According to a simplification, not shown, the pivoting stop 53 and the central element 42 may form a single piece, the central element being prolonged backwards by a cylindrical part centered on the axis 57 and of equal radius to the distance of that axis from the lower edge of the transverse arm of the yoke 40 when the members of the latter are in abutment with the chassis.
It should be observed that the selection of the positions is obtained generally from two elements, the yoke and the central element, which are mutually braced the one above or below the other.
These selection and control means may be used for actuating other transmission or braking devices than those described, for example devices employing pneumatic or electrical means, by action upon valves or contractors.
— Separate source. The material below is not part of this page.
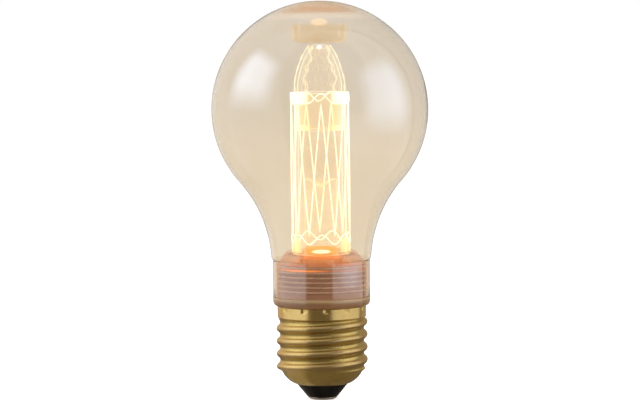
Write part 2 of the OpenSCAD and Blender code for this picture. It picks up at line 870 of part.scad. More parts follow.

In all cases, the sequence of selection and control will occur starting from a standby position:
by action upon the rear of the pedal, the operative position is selected with prohibition of braking, then the operation itself by action upon the front of the pedal,
by action upon the front of the pedal, the braking position is selected with prohibition of operation, even with a return to bearing on the rear.
Some of the variants described in relation with the first embodiment apply themselves to the second embodiment here above described.
The invention is not limited to the embodiments described, but likewise embraces technical equivalents of the various elements or devices.